As we’ve mentioned, nobody seems to want to answer this question about KIPL’s business, and that is perhaps the point here.
KIPL continues to exist, and in its own way, thrive, despite all common sense saying this shouldn’t be the case. So it is obviously serving some purpose in the circles it operates, ie, the private defence sector. Which leaves us then with a lot of things to ponder about that sector and the role of companies like KIPL there.
What on earth is so special about KIPL? Where is it really getting its money from? Why do banks accept its guarantees to loan money to others? What kind of ‘business’ does a company like this really help with?
And how many more companies like KIPL are out there?
(With inputs from Ankita Sinha and Sanjoy Deb)
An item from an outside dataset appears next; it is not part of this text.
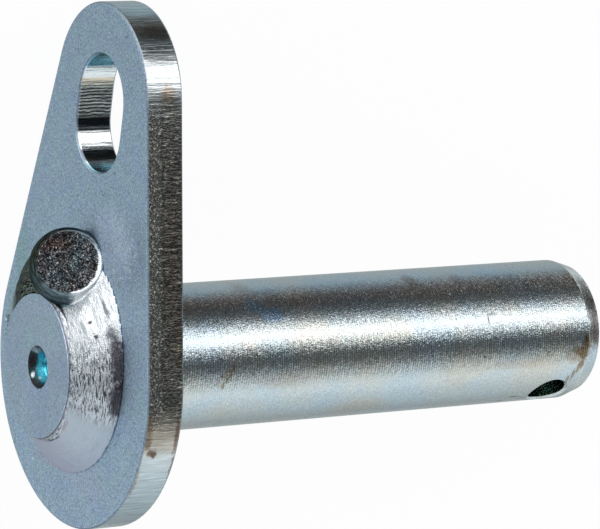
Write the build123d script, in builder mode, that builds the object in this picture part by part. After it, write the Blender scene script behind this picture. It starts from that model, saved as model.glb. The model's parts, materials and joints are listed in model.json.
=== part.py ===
"""Pivot pin: a turned bar welded through a flat retaining lug.

The bar carries a linkage eye.  The lug is drop shaped, with a slot for the bolt that
stops the pin turning and walking out, and a split pin through the far end keeps the
washer on.

The part can't stand, so it is modelled as it lies: on one flank of the lug and on the
lower rim of the bar's far end.  The origin is on the bar's axis at the lug's seating
face, +X follows the bar's axis along the ground, +Y goes towards the lug's narrow end
and +Z is up.  Millimetres and degrees.
"""

import os
from math import asin, atan2, cos, hypot, radians, sin, sqrt, tan

from build123d import *

# Bar
BAR_RADIUS = 15.0
REGISTER_RADIUS = 14.8  # turned down from the seating face to the head, so the lug meets a small cone
SHANK_LENGTH = 112.3  # from the lug's seating face to the far end
HEAD_PROUD = 7.7  # how far the bar stands out of the lug's front face
LEAD_IN_LENGTH = 3.5  # long bevel that guides the far end into its bores
LEAD_IN_ANGLE = 18.0
CENTRE_MOUTH_RADIUS = 4.3  # lathe centre in the head's end face
CENTRE_PILOT_RADIUS = 2.0
CENTRE_DEPTH = 9.0
CENTRE_ANGLE = 60.0
SPLIT_PIN_HOLE_RADIUS = 4.15
SPLIT_PIN_HOLE_INSET = 9.7  # from the far end to the hole's axis
SPLIT_PIN_HOLE_ANGLE = 133.0  # about the bar, from the lug's direction
SPLIT_PIN_HOLE_BREAK = 0.45  # bevel round the hole's two mouths

# Lug
LUG_THICKNESS = 8.0
ROUND_END_RADIUS = 32.3
ROUND_END_CENTRE = -1.15  # below the bar's axis
TIP_RADIUS = 18.95
TIP_CENTRE = 56.0  # above the bar's axis
LUG_EDGE_RADIUS = 0.6
LUG_BORE_GAP = 0.05  # round the register
SLOT_CENTRE = 52.75
SLOT_LENGTH = 23.5
SLOT_WIDTH = 18.0
SLOT_EDGE_BREAK = 0.5

# Weld.  Angles run about the bar, from the lug's direction towards the upper side.
BURN_SHIFT = 1.8  # how far the melted edge eats into the bar's end face
BEAD_ROOT_RADIUS = 12.0
BEAD_CROWN_RADIUS = 12.8
BEAD_STATIONS = [  # angle, radius of the toe on the lug, bulge of the face
    (10, 23.5, 0.1),
    (30, 24.7, 0.5),
    (60, 22.9, 1.1),
    (100, 21.5, 1.1),
    (150, 21.7, 0.7),
    (200, 23.8, 0.5),
    (245, 25.0, 0.7),
    (275, 26.8, 0.9),
    (298, 26.8, 1.3),
    (323, 26.6, 2.4),
    (343, 25.6, 3.0),
    (357, 26.0, 3.0),
]
MOUND_RADIUS = 7.85  # the ball of metal where the bead was stopped
MOUND_ANGLE = 4.5
MOUND_DISTANCE = 21.7  # from the bar's axis
MOUND_HEIGHT = 4.2  # of its centre above the lug's front face
CRATER_RADIUS = 6.3
CRATER_SAG = 0.5
CRATER_FACING = (-0.39, 0.48, 0.79)  # along the bar, along the lug, to the upper side

# How the part lies.  The flank is a tangent to the lug's two round ends, and the bar
# slopes down from the lug's rounded rear edge to the lead-in's shoulder.
flank_angle = asin((ROUND_END_RADIUS - TIP_RADIUS) / (TIP_CENTRE - ROUND_END_CENTRE))
flank_reach = ROUND_END_RADIUS + ROUND_END_CENTRE * sin(flank_angle)
shoulder = SHANK_LENGTH - LEAD_IN_LENGTH
run = shoulder + LUG_EDGE_RADIUS
drop = flank_reach - LUG_EDGE_RADIUS - BAR_RADIUS
slope = atan2(drop, run) + asin(LUG_EDGE_RADIUS / hypot(run, drop))

bar_direction = Vector(cos(slope), 0, -sin(slope))
lug_direction = Vector(-sin(slope) * sin(flank_angle), cos(flank_angle), -cos(slope) * sin(flank_angle))
side_direction = bar_direction.cross(lug_direction)
bar_axis = Axis((0, 0, 0), bar_direction)

# Square to the bar, at the lug's seating face: local X to the narrow end, local Z to the far end.
seat_plane = Plane(origin=(0, 0, 0), x_dir=lug_direction, z_dir=bar_direction)
# Along the bar: local X to the far end, local Y to the lug's narrow end.
profile_plane = Plane(origin=(0, 0, 0), x_dir=bar_direction, z_dir=side_direction)

head_end = -(LUG_THICKNESS + HEAD_PROUD)
front_centre = bar_direction * -LUG_THICKNESS
register_step = BAR_RADIUS - REGISTER_RADIUS


def around_bar(angle):
    """The direction out from the bar's axis at an angle about it."""
    return lug_direction * cos(radians(angle)) + side_direction * sin(radians(angle))


# The bar: turned, with a lathe centre in its head and a drilled hole near its far end.
with BuildPart() as pivot_bar:
    with BuildSketch(profile_plane):
        with BuildLine():
            Polyline(
                (head_end, 0),
                (head_end, REGISTER_RADIUS),
                (-register_step, REGISTER_RADIUS),
                (0, BAR_RADIUS),
                (shoulder, BAR_RADIUS),
                (SHANK_LENGTH, BAR_RADIUS - LEAD_IN_LENGTH * tan(radians(LEAD_IN_ANGLE))),
                (SHANK_LENGTH, 0),
                close=True,
            )
        make_face()
    revolve(axis=bar_axis)

    # The arc melted the head's edge away on the upper side, in a crescent.
    burn_origin = side_direction * -BURN_SHIFT
    burn_depth = 2 * BURN_SHIFT
    with BuildSketch(profile_plane.offset(-BURN_SHIFT)):
        with BuildLine():
            Polyline(
                (head_end, REGISTER_RADIUS),
                (head_end, REGISTER_RADIUS + burn_depth),
                (head_end + burn_depth, REGISTER_RADIUS + burn_depth),
                close=True,
            )
        make_face()
    revolve(axis=Axis(burn_origin, bar_direction), mode=Mode.SUBTRACT)

    with Locations(Plane(origin=bar_direction * head_end, x_dir=lug_direction, z_dir=-bar_direction)):
        CounterSinkHole(CENTRE_PILOT_RADIUS, CENTRE_MOUTH_RADIUS, CENTRE_DEPTH, CENTRE_ANGLE)

    hole_plane = Plane(
        origin=bar_direction * (SHANK_LENGTH - SPLIT_PIN_HOLE_INSET),
        x_dir=bar_direction,
        z_dir=around_bar(SPLIT_PIN_HOLE_ANGLE),
    )
    with Locations(hole_plane):
        Hole(SPLIT_PIN_HOLE_RADIUS)
    mouths = pivot_bar.edges(Select.LAST).filter_by(GeomType.BSPLINE)
    chamfer(mouths, SPLIT_PIN_HOLE_BREAK)

# The lug: cut from plate, two round ends joined by straight flanks.
with BuildPart() as retaining_lug:
    with BuildSketch(seat_plane):
        with Locations((ROUND_END_CENTRE, 0)):
            Circle(ROUND_END_RADIUS)
        with Locations((TIP_CENTRE, 0)):
            Circle(TIP_RADIUS)
        make_hull()
    extrude(amount=-LUG_THICKNESS)
    outer_faces = retaining_lug.faces().filter_by(bar_axis)
    fillet(outer_faces.edges(), LUG_EDGE_RADIUS)

    with BuildSketch(seat_plane):
        with Locations((SLOT_CENTRE, 0)):
            SlotOverall(SLOT_LENGTH, SLOT_WIDTH)
    extrude(amount=-LUG_THICKNESS, mode=Mode.SUBTRACT)
    slot_rims = retaining_lug.edges(Select.LAST).filter_by(bar_axis, reverse=True)
    chamfer(slot_rims, SLOT_EDGE_BREAK)

    with BuildSketch(seat_plane):
        Circle(REGISTER_RADIUS + LUG_BORE_GAP)
    extrude(amount=-LUG_THICKNESS, mode=Mode.SUBTRACT)
    bore_rims = retaining_lug.edges(Select.LAST).filter_by(GeomType.CIRCLE).sort_by(bar_axis)
    chamfer(bore_rims[-1], register_step)

# The weld: one run round the head, laid from under the mound, round the bar and back to it.
mound_centre = front_centre - bar_direction * MOUND_HEIGHT + around_bar(MOUND_ANGLE) * MOUND_DISTANCE
facing = Vector(*CRATER_FACING).normalized()
crater_direction = bar_direction * facing.X + lug_direction * facing.Y + side_direction * facing.Z
crater_level = sqrt(MOUND_RADIUS**2 - CRATER_RADIUS**2)
dish_radius = (CRATER_RADIUS**2 + CRATER_SAG**2) / (2 * CRATER_SAG)
dish_centre = mound_centre + crater_direction * (crater_level - CRATER_SAG + dish_radius)

with BuildPart() as weld_bead:
    # The stopped end: a ball of metal with a shallow dish in it.
    with Locations(mound_centre):
        Sphere(MOUND_RADIUS)
    with Locations(dish_centre):
        Sphere(dish_radius, mode=Mode.SUBTRACT)

    for angle, toe_radius, bulge in BEAD_STATIONS:
        radial = around_bar(angle)
        with BuildSketch(Plane(origin=front_centre, x_dir=radial, z_dir=radial.cross(-bar_direction))):
            with BuildLine():
                toe = Vector(toe_radius, 0)
                crown = Vector(BEAD_CROWN_RADIUS, HEAD_PROUD)
                outward = Vector(crown.Y, toe.X - crown.X).normalized()
                Polyline(crown, (BEAD_ROOT_RADIUS, HEAD_PROUD), (BEAD_ROOT_RADIUS, 0), toe)
                ThreePointArc(toe, (toe + crown) / 2 + outward * bulge, crown)
            make_face()
    loft()

    # Nothing of it lies in the lug or the bar, or on the bar's end face.
    split(bisect_by=Plane(origin=front_centre, z_dir=-bar_direction))
    with BuildSketch(seat_plane.offset(head_end)):
        Circle(REGISTER_RADIUS)
    extrude(amount=-MOUND_RADIUS, mode=Mode.SUBTRACT)
    add(pivot_bar.part, mode=Mode.SUBTRACT)

os.makedirs("parts", exist_ok=True)
for name, piece in (
    ("pivot_bar", pivot_bar),
    ("retaining_lug", retaining_lug),
    ("weld_bead", weld_bead),
):
    piece.part.label = name
    export_step(piece.part, f"parts/{name}.step")
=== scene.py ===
"""Looks for the pivot pin: plated finishes, the weld's own surface, the studio and the camera.

The part lies on the ground.  Its own directions are along the bar (to the far end), along
the lug (to its narrow end) and across both (to the upper side).  The patterns and marks of
every finish are laid out in them, in millimetres from the seating face on the bar's axis.
"""

import json
from math import cos, radians, sin, sqrt

import bmesh
import bpy
import numpy as np
from mathutils import Matrix, Vector, noise


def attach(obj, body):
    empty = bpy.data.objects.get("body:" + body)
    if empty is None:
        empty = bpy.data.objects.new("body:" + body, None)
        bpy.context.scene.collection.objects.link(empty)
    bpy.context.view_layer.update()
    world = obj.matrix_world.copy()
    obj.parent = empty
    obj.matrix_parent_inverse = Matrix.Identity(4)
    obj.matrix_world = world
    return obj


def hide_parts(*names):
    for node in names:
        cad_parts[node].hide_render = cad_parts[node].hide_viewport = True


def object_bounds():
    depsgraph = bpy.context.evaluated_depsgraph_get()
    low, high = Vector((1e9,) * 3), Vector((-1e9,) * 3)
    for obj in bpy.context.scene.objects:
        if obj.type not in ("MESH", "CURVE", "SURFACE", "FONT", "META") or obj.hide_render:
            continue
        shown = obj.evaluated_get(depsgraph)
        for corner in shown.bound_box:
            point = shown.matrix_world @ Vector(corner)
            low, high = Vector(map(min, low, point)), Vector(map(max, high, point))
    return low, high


bl_info = {
    "name": "Pivot Pin Looks",
    "version": (1, 0, 0),
    "blender": (4, 5, 0),
    "location": "View3D > Sidebar > Pivot Pin",
    "description": "Zinc-plated finishes, weld surface, studio and camera for a pivot pin",
    "category": "Object",
}

MM = 0.001

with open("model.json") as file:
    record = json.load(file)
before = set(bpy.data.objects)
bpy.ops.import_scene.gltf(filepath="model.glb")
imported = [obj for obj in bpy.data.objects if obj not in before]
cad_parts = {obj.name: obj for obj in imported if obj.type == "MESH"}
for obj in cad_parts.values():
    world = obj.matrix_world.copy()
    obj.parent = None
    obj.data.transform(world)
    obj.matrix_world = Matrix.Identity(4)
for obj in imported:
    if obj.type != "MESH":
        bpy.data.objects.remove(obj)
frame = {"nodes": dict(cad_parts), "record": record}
cad_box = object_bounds()
mounts = {mount["name"]: mount for mount in frame["record"]["mounts"]}

ALONG_BAR = Vector(mounts["shank"]["axis"]).normalized()
ALONG_LUG = Vector(mounts["seat_face"]["pos_m"]).normalized()
ACROSS = ALONG_BAR.cross(ALONG_LUG).normalized()
ALONG_LUG = ACROSS.cross(ALONG_BAR).normalized()

# Rows turn a point of the scene into the part's own directions.
TO_PART = Matrix((ALONG_BAR, ALONG_LUG, ACROSS))

HOLE_AXIS = TO_PART @ Vector(mounts["split_pin_hole"]["axis"])
HOLE_CENTRE = TO_PART @ Vector(mounts["split_pin_hole"]["pos_m"]) / MM
HOLE_RADIUS = mounts["split_pin_hole"]["dims"]["r_mm"]
LUG_THICKNESS = 8.0
HEAD_END = -15.7
FAR_END = 112.3
CENTRE_MOUTH = 4.3
SLOT_CENTRE = 52.75

# The weld's stopped end: a ball of metal with a dish in it.
MOUND_RADIUS = 7.85
MOUND_ANGLE = radians(4.5)
MOUND_DISTANCE = 21.7
MOUND_HEIGHT = 4.2
CRATER_RADIUS = 6.3
CRATER_FACING = Vector((-0.39, 0.48, 0.79)).normalized()
MOUND_CENTRE = Vector(
    (
        -LUG_THICKNESS - MOUND_HEIGHT,
        MOUND_DISTANCE * cos(MOUND_ANGLE),
        MOUND_DISTANCE * sin(MOUND_ANGLE),
    )
)
CRATER_LEVEL = sqrt(MOUND_RADIUS**2 - CRATER_RADIUS**2)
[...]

The Quint reached out to the Blackstone Group, Karanja Infrastructure Private Limited, Shantanu Sukul, Yes Bank, IDBI Trusteeship Services Limited, the Anil Ambani Reliance Defence Group and Nikhil Gandhi for responses on this story. Apart from the Blackstone Group’s denial of investment in Blackstone Capital Limited, we only received a response from Shantanu Sukul, the relevant section of which has been incorporated in the story above. We will update the story with any further responses as and when we receive them.